━━━ Supplied data ━━━
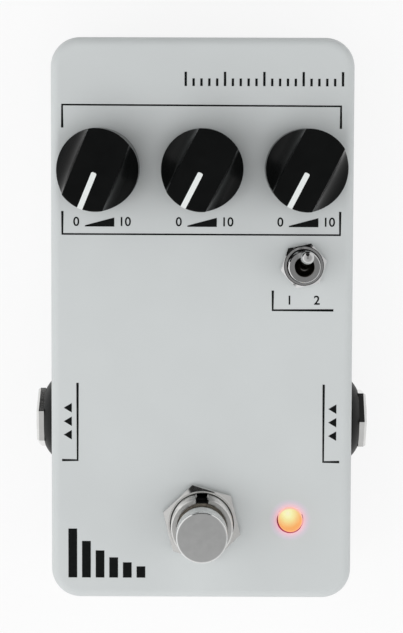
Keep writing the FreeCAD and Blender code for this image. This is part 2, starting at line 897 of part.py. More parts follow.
def footswitch_spring():
    """A coil spring round the stem, from the switch case to the cap."""
    spring = new_body("spring")
    wire = sketch_on(spring, "xz")
    circle(wire, "spring_wire", "spring_radius", "spring_wire")
    helix = spring.newObject("PartDesign::AdditiveHelix", "spring_coil")
    helix.Profile = wire
    helix.ReferenceAxis = (wire, ["V_Axis"])
    helix.Mode = "height-turns-growth"
    bind(helix, Height="plunger_z - switch_top - 2 * spring_wire", Turns="spring_turns")
    doc.recompute()
    return at_switch(spring, "switch_top")


def footswitch_nut():
    nut = hex_nut("switch_hexagon", "switch_nut_flats", "switch_nut_thickness",
                  "switch_bushing_radius + thread_gap", "switch_nut_turn - 30")
    return at_switch(nut, "face_z")


def footswitch_inner_nut():
    nut = hex_nut("switch_inner_hexagon", "switch_nut_flats", "inner_nut_thickness",
                  "switch_bushing_radius + thread_gap")
    return at_switch(nut, "switch_top")


def footswitch_lugs():
    lugs = []
    for column in (-1, 0, 1):
        for line in (-1, 0, 1):
            lugs.append(box("switch_lug", "lug_width", "lug_thickness", "lug_length",
                            f"switch_x + {column} * lug_pitch", f"switch_y + {line} * lug_pitch",
                            "switch_board_top"))
    return group("switch_lug_set", lugs)


# ---------------------------------------------------------------- indicator lamp

def lamp_lens():
    """A round-nosed lamp with a flange at its foot."""
    shoulder = "lamp_height - lamp_radius"
    lens = turned("lens", [("0", "0"), ("lamp_flange_radius", "0"),
                           ("lamp_flange_radius", "lamp_flange_height"),
                           ("lamp_radius", "lamp_flange_height"), ("lamp_radius", shoulder),
                           ("0", "lamp_height")],
                  arcs={4: "lamp_radius"})
    place(lens, "lamp_x", "lamp_y", "lamp_z")
    return lens


def lamp_lead_set(name, gap):
    low = "switch_board_z - pin_tail"
    leads = [rod(name, f"lamp_lead_radius + {gap}", f"lamp_z - ({low})",
                 f"lamp_x + {side} * lamp_lead_pitch / 2", "lamp_y", low)
             for side in (-1, 1)]
    return group(name + "_set", leads)


def lamp_spacer():
    """A tube that holds the lamp up from its board."""
    spacer = tube("spacer", "lamp_radius", "lamp_radius - spacer_wall", "0",
                  "lamp_z - switch_board_top")
    place(spacer, "lamp_x", "lamp_y", "switch_board_top")
    return spacer


# ---------------------------------------------------------------- phone jacks

def on_side(body):
    """Turn a piece made along Z so that it points out of the right-hand wall."""
    body.Placement = FreeCAD.Placement(Vector(), FreeCAD.Rotation(Vector(0, 1, 0), 90))
    place(body, "jack_seat", "jack_y", "jack_z")
    return body


def jack_body():
    """A moulded housing, open at its inner end, that the plug's tip passes through."""
    block = box("jack_block", "jack_length", "jack_box", "jack_box",
                "jack_mid", "jack_y", "jack_z - jack_box / 2")
    chamber = box("jack_chamber_room", "jack_length", "jack_chamber", "jack_chamber",
                  "jack_mid - jack_front", "jack_y", "jack_z - jack_chamber / 2")
    mouth = rod("jack_mouth", "sleeve_radius + thread_gap", "jack_length", "jack_mid",
                "jack_y", "jack_z", axis="x")
    return cut("jack_block_cut", block, group("jack_hollow", [chamber, mouth]))


def jack_sleeve():
    low = "sleeve_end - jack_seat"
    high = "collar_height + jack_nut_thickness + sleeve_proud"
    return on_side(tube("jack_tube", "sleeve_radius", "sleeve_bore", low, high))


def jack_collar():
    """A domed washer that seats on the wall under the nut."""
    bore = "sleeve_radius + thread_gap"
    collar = turned("collar", [(bore, "0"), ("collar_radius", "0"),
                               ("collar_radius", "collar_edge"),
                               ("collar_top_radius", "collar_height"), (bore, "collar_height")],
                    arcs={2: "collar_curve"})
    return on_side(collar)


def jack_nut(name, spin):
    """A nut whose corner nearest the top leans by the given angle towards the knobs."""
    nut = hex_nut(name, "jack_nut_flats", "jack_nut_thickness", "sleeve_radius + thread_gap",
                  f"180 - {spin}")
    nut.Placement = FreeCAD.Placement(Vector(), FreeCAD.Rotation(Vector(0, 1, 0), 90))
    place(nut, "jack_seat + collar_height", "jack_y", "jack_z")
    return nut


def leaf(name, y, reach):
    """A bent spring strip under the roof of the chamber, with its tail outside."""
    strip = new_body(name)
    sketch = sketch_on(strip, "xz")
    outer = f"jack_end - {reach}"
    kink = "jack_end + leaf_kink"
    rest = "jack_end + leaf_rest"
    far = "jack_end + leaf_end"
    thin = "leaf_thickness"
    outline(sketch, [(outer, f"leaf_roof - {thin}"), ("jack_end", f"leaf_roof - {thin}"),
                     (kink, "leaf_roof - leaf_height"), (rest, f"leaf_roof - {thin}"),
                     (far, f"leaf_roof - {thin}"), (far, "leaf_roof"), (rest, "leaf_roof"),
                     (kink, f"leaf_roof - leaf_height + {thin}"), ("jack_end", "leaf_roof"),
                     (outer, "leaf_roof")])
    pad(strip, sketch, "leaf_width", both_ways=True)
    place(strip, y=y)
    return strip


def jack_contacts():
    tip = leaf("tip_leaf", "tip_leaf_y", "2 * leaf_step")
    sleeve = leaf("sleeve_leaf", "sleeve_leaf_y", "leaf_step")
    return group("jack_leaf_set", [tip, sleeve])


def jack_links():
    """Stiff wires from the jacks' tails to the edge of the main board."""
    links = []
    for y, step in (("tip_leaf_y", 1.5), ("sleeve_leaf_y", 0.5)):
        start = f"{y} + leaf_width / 2"
        links.append(rod("link", "link_radius", f"board_front - ({start})",
                         f"jack_end - {step} * leaf_step", start, "leaf_roof - link_radius",
                         axis="y"))
    right = group("link_pair", links)
    return group("link_set", [right, mirrored("link_left", right, ACROSS)])


# ---------------------------------------------------------------- power jack

def power_jack_body():
    """A moulded socket under the rear of the board, its nose in the rear wall."""
    block = box("power_block", "power_width", "power_depth", "power_height",
                "power_x", "room_y - power_depth / 2", "board_z - power_height")
    nose = rod("power_nose", "power_nose_radius", "power_face - room_y", "power_x", "room_y",
               "power_z", axis="y")
    bore = rod("power_bore_room", "power_bore", "power_bore_depth + 1", "power_x",
               "power_bore_end", "power_z", axis="y")
    return cut("power_cut", group("power_solid", [block, nose]), bore)


def power_jack_pin():
    return rod("power_pin", "power_pin_radius", "power_pin_end - power_bore_end", "power_x",
               "power_bore_end", "power_z", axis="y")


def power_jack_contact():
    """A strip that lies along the floor of the socket."""
    strip = box("power_strip", "2 * power_pin_radius", "power_leaf_length", "1", "power_x",
                "power_bore_end + power_leaf_length / 2", "power_z - power_bore")
    hollow = rod("power_strip_room", "power_bore - leaf_thickness", "power_leaf_length + 2",
                 "power_x", "power_bore_end - 1", "power_z", axis="y")
    shaped = cut("power_strip_cut", strip, hollow)
    limit = rod("power_strip_limit", "power_bore", "power_leaf_length + 2",
                "power_x", "power_bore_end - 1", "power_z", axis="y")
    fitted = doc.addObject("Part::Common", "power_strip_fitted")
    fitted.Base = shaped
    fitted.Tool = limit
    return fitted


# ---------------------------------------------------------------- boards and components

def main_board():
    """The board under the knobs, with a tongue between the rear bosses."""
    board = new_body("board")
    sketch = sketch_on(board, "xy")
    half = "board_side"
    tongue = "(boss_x - boss_radius - board_boss_gap)"
    outline(sketch, [(f"-{half}", "board_front"), (half, "board_front"),
                     (half, "board_shoulder"), (tongue, "board_shoulder"),
                     (tongue, "board_tongue"), (f"-{tongue}", "board_tongue"),
                     (f"-{tongue}", "board_shoulder"), (f"-{half}", "board_shoulder")])
    pad(board, sketch, "board_thickness")
    place(board, z="board_z")
    holes = group("board_holes", [pot_pin_set("pot_pin_hole", "hole_gap"),
                                  toggle_pin_set("toggle_pin_hole", "hole_gap")])
    return cut("board_cut", board, holes)


def switch_board():
    """The board under the footswitch that also carries the lamp."""
    board = new_body("lower_board")
    sketch = sketch_on(board, "xy")
    rectangle(sketch, "switch_board_left", "switch_board_right",
              "switch_board_front", "switch_board_rear")
    pad(board, sketch, "board_thickness")
    place(board, z="switch_board_z")
    return cut("lower_board_cut", board, lamp_lead_set("lead_hole", "hole_gap"))


def ribbon_cable():
    """A flat cable down from the main board and along to the lower board."""
    ribbon = new_body("ribbon")
    sketch = sketch_on(ribbon, "yz")
    near = "ribbon_start"
    far = "ribbon_start + ribbon_thickness"
    floor = "ribbon_z"
    outline(sketch, [("switch_board_rear", floor), (far, floor), (far, "board_z"),
                     (near, "board_z"), (near, f"{floor} + ribbon_thickness"),
                     ("switch_board_rear", f"{floor} + ribbon_thickness")])
    pad(ribbon, sketch, "ribbon_width", both_ways=True)
    bends = {value(far): "ribbon_bend + ribbon_thickness", value(near): "ribbon_bend"}
    above_bends = value(f"{floor} + ribbon_bend")
    for y, radius in bends.items():
        round_edges(ribbon, radius,
                    lambda edge: (abs(edge.CenterOfMass.y - y) < 0.01
                                  and edge.BoundBox.ZMax < above_bends
                                  and abs(edge.tangentAt(edge.FirstParameter).x) > 0.9))
    return ribbon


def echo_chip():
    return box("chip_block", "chip_length", "chip_width", "chip_height",
               "chip_x", "chip_y", "board_top")


def regulator():
    """The voltage regulator, behind the echo chip."""
    return box("regulator_block", "regulator_length", "regulator_length", "regulator_height",
               "regulator_x", "regulator_y", "board_top")


def capacitors():
    """A row of round capacitors along the left-hand edge of the board."""
    cans = [rod("can", "capacitor_radius", "capacitor_height", "capacitor_x",
                f"board_front + {number + 0.5} * capacitor_pitch", "board_top")
            for number in range(3)]
    return group("can_set", cans)


def small_parts():
    """Two rows of small chip resistors and capacitors in front of the potentiometers."""
    parts = [box("small_part", "small_part_length", "small_part_width", "small_part_height",
                 f"small_part_x + {column} * small_part_pitch",
                 f"small_part_y - {line} * small_part_pitch", "board_top")
             for column in range(5) for line in range(2)]
    return group("small_part_set", parts)


# ---------------------------------------------------------------- assembly

def build_case():
    room = screw_room()
    piece(enclosure(room), "enclosure")
    piece(base_plate(room), "base_plate")
    piece(lid_screws(), "lid_screws")
    piece(rubber_feet(), "rubber_feet")


def build_controls():
    for name, x, angle in (("mix", "-knob_pitch", "mix_angle"), ("speed", "0", "speed_angle"),
                           ("repeats", "knob_pitch", "repeats_angle")):
        piece(knob(name, x, angle), name + "_knob")
        piece(pointer(name + "_line", x, angle), name + "_pointer")
        piece(pot_shaft(name + "_rod", x), name + "_pot_shaft")
        piece(pot_body(name + "_pot", x), name + "_pot_body")
    piece(one_per_pot("pot_bushing", pot_bushing, "roof_z"), "pot_bushings")
    piece(one_per_pot("pot_washer", pot_washer, "face_z"), "pot_washers")
    piece(one_per_pot("pot_nut", pot_nut, "face_z + pot_washer_thickness"), "pot_nuts")
    piece(pot_pin_set("pot_pin", "0"), "pot_pins")


def build_toggle():
    piece(toggle_body(), "toggle_body")
    piece(toggle_bushing(), "toggle_bushing")
    piece(toggle_lever(), "toggle_lever")
    piece(toggle_nut(), "toggle_nut")
    piece(toggle_washer(), "toggle_washer")
    piece(toggle_seat_washer(), "toggle_seat_washer")
    piece(toggle_pin_set("toggle_pin", "0"), "toggle_pins")


def build_footswitch():
    piece(footswitch_body(), "footswitch_body")
    piece(footswitch_bushing(), "footswitch_bushing")
    piece(footswitch_plunger(), "footswitch_plunger")
    piece(footswitch_spring(), "footswitch_spring")
    piece(footswitch_nut(), "footswitch_nut")
    piece(footswitch_inner_nut(), "footswitch_inner_nut")
    piece(footswitch_lugs(), "footswitch_lugs")


def build_lamp():
    piece(lamp_lens(), "led_lens")
    piece(lamp_lead_set("lead", "0"), "led_leads")
    piece(lamp_spacer(), "led_spacer")


def build_jacks():
    parts = {"body": jack_body(), "sleeve": jack_sleeve(), "collar": jack_collar(),
             "contacts": jack_contacts(), "nut": jack_nut("input_hexagon", "input_nut_turn")}
    for kind, part in parts.items():
        piece(part, f"input_jack_{kind}")
    parts["nut"] = jack_nut("output_hexagon", "output_nut_turn")
    for kind, part in parts.items():
        piece(mirrored(f"output_{kind}", part, ACROSS), f"output_jack_{kind}")
    piece(jack_links(), "jack_links")


def build_power_jack():
    piece(power_jack_body(), "power_jack_body")
    piece(power_jack_pin(), "power_jack_pin")
    piece(power_jack_contact(), "power_jack_contact")


def build_boards():
    piece(main_board(), "main_board")
    piece(switch_board(), "switch_board")
    piece(ribbon_cable(), "ribbon_cable")
    piece(echo_chip(), "echo_chip")
    piece(regulator(), "voltage_regulator")
    piece(capacitors(), "capacitors")
    piece(small_parts(), "small_parts")


def check_document():
    """Stop if any object failed or any piece has no valid shape."""
    for item in doc.Objects:
        if "Invalid" in item.State or "Error" in item.State:
            raise ValueError(f"{item.Name} failed: {item.State}")
    for item in pieces:
        if item.Shape.isNull() or not item.Shape.isValid() or not item.Shape.Solids:
            raise ValueError(f"{item.Label} has no valid shape")


def write_pieces():
    os.makedirs("parts", exist_ok=True)
    for item in pieces:
        item.Shape.exportStep(f"parts/{item.Label}.step")


build_case()
build_controls()
build_toggle()
build_footswitch()
build_lamp()
build_jacks()
build_power_jack()
build_boards()
doc.recompute()
check_document()
write_pieces()
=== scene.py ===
"""The looks of a compact echo pedal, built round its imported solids. Metres, +Z up."""

import json
import math

import bmesh
import bpy
from mathutils import Matrix, Vector


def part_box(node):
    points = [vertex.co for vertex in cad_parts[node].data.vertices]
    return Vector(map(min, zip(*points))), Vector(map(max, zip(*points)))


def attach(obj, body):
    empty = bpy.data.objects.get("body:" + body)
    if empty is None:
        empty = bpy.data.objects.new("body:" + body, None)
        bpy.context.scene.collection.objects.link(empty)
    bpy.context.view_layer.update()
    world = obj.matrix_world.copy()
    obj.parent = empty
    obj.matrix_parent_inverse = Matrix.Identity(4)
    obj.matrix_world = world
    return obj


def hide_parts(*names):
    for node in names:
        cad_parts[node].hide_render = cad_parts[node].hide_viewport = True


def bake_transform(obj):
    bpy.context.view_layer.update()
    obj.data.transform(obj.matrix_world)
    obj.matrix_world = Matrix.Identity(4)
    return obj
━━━
*Requirement*. In the material above, find the lines that contain "points" and show them.

*Result for this task*.
    """Turn a piece made along Z so that it points out of the right-hand wall."""
    points = [vertex.co for vertex in cad_parts[node].data.vertices]
    return Vector(map(min, zip(*points))), Vector(map(max, zip(*points)))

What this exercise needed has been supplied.